## BEGIN Information supplied

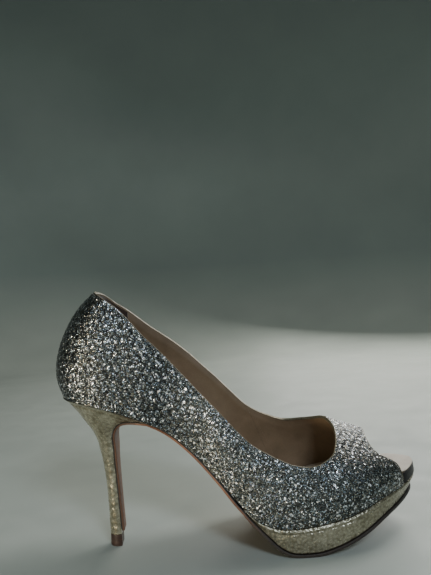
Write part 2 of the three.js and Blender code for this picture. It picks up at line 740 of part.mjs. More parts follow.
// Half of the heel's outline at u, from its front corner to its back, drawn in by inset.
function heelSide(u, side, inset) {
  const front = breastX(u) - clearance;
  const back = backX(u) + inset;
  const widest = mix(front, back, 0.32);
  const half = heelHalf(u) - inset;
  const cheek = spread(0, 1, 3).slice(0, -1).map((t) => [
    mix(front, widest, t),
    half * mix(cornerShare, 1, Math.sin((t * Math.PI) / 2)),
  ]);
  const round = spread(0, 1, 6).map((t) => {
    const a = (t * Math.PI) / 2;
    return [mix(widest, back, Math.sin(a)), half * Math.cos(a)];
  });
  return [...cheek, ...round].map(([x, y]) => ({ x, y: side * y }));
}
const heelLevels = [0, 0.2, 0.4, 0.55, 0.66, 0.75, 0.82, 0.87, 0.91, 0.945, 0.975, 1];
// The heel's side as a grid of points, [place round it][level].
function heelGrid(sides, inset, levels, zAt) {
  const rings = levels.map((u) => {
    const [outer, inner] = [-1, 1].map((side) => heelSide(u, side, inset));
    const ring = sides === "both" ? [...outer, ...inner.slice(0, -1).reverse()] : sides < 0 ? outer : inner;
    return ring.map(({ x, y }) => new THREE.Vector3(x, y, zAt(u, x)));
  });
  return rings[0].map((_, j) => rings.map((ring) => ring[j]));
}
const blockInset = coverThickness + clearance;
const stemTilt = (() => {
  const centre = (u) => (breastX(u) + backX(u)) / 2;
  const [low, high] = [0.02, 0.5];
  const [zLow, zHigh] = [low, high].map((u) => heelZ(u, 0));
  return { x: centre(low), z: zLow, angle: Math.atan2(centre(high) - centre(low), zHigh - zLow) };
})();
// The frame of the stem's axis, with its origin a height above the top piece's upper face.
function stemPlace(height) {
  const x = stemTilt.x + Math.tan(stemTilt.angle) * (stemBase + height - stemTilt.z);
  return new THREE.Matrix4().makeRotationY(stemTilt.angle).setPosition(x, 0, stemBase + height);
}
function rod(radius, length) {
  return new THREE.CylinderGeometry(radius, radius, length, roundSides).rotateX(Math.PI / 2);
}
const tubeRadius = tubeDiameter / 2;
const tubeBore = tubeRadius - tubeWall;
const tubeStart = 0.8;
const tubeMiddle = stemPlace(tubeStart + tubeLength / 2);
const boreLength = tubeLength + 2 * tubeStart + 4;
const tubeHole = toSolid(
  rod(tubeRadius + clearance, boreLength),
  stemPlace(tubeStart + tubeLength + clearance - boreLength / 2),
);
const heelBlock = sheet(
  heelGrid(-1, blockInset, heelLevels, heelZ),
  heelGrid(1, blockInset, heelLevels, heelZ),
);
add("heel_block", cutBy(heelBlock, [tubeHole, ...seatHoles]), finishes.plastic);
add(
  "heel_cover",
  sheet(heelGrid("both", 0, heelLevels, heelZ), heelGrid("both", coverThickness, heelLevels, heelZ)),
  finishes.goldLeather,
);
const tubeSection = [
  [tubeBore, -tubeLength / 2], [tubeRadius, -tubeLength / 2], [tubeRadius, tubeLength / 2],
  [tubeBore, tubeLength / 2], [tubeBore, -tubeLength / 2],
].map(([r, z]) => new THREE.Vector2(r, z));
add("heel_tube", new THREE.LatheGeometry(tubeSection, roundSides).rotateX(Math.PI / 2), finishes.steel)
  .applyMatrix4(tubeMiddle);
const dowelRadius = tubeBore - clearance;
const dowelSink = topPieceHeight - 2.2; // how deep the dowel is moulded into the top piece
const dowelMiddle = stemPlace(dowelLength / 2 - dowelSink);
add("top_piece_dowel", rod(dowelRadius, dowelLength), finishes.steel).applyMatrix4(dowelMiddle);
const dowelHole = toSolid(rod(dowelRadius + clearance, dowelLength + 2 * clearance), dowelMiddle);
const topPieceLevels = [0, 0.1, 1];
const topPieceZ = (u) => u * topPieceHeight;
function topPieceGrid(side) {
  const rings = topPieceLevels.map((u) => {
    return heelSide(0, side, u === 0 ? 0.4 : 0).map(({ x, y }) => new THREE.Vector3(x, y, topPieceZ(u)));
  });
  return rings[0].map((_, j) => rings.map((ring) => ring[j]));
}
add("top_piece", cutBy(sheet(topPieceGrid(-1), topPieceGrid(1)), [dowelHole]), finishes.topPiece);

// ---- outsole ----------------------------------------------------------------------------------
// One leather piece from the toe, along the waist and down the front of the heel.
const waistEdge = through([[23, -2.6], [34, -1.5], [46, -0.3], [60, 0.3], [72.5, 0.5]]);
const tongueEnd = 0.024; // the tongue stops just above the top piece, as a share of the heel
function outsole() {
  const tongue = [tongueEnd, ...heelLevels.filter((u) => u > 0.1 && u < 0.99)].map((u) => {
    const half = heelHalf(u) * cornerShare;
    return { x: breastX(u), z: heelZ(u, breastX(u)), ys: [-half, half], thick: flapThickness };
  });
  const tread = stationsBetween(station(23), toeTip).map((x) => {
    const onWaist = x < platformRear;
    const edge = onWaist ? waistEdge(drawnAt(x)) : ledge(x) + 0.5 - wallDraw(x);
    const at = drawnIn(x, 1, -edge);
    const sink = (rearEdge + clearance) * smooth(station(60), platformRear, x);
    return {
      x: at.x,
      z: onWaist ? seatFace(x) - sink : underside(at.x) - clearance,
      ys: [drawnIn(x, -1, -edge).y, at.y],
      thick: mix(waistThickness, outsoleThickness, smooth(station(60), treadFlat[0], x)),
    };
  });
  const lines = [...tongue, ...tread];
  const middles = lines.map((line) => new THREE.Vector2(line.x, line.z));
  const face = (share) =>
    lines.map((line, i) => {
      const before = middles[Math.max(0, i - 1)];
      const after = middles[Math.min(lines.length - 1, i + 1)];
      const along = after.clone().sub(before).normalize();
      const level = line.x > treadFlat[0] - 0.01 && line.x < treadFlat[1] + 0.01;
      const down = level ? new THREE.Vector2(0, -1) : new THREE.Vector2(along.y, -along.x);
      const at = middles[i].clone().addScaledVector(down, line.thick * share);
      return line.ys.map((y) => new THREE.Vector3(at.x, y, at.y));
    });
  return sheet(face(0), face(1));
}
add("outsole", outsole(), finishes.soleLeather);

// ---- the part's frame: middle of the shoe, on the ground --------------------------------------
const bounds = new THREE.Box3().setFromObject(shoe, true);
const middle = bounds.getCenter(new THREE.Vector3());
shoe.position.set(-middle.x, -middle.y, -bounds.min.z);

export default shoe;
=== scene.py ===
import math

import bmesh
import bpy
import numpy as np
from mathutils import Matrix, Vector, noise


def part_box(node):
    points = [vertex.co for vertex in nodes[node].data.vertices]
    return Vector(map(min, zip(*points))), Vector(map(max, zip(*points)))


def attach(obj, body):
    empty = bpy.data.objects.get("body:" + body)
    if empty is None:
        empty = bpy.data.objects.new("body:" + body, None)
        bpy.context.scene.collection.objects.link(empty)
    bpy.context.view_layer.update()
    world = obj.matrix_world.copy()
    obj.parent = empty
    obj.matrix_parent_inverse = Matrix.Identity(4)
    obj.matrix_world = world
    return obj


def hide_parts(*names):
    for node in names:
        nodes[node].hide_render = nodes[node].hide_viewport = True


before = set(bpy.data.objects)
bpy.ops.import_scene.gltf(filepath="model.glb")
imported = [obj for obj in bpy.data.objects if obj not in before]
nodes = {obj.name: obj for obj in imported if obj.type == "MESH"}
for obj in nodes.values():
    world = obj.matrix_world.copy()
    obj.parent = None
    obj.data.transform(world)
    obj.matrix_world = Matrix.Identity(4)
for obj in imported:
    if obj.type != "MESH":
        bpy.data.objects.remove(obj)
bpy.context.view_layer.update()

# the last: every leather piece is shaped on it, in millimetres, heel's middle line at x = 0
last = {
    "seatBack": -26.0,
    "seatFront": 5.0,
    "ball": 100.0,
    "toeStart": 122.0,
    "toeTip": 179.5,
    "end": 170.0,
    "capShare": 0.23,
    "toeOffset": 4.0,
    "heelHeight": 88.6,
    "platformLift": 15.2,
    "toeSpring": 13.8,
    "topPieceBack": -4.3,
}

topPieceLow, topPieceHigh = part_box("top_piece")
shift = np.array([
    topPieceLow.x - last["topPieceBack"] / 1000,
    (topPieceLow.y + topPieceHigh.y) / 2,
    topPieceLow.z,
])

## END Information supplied

Your instructions: Output exactly those lines that lie from the line with "---- the part's" through the line with "bpy.context.scene.collection.objects.link(empty)", with both of those lines included.

Answer to this task:
// ---- the part's frame: middle of the shoe, on the ground --------------------------------------
const bounds = new THREE.Box3().setFromObject(shoe, true);
const middle = bounds.getCenter(new THREE.Vector3());
shoe.position.set(-middle.x, -middle.y, -bounds.min.z);

export default shoe;
=== scene.py ===
import math

import bmesh
import bpy
import numpy as np
from mathutils import Matrix, Vector, noise


def part_box(node):
    points = [vertex.co for vertex in nodes[node].data.vertices]
    return Vector(map(min, zip(*points))), Vector(map(max, zip(*points)))


def attach(obj, body):
    empty = bpy.data.objects.get("body:" + body)
    if empty is None:
        empty = bpy.data.objects.new("body:" + body, None)
        bpy.context.scene.collection.objects.link(empty)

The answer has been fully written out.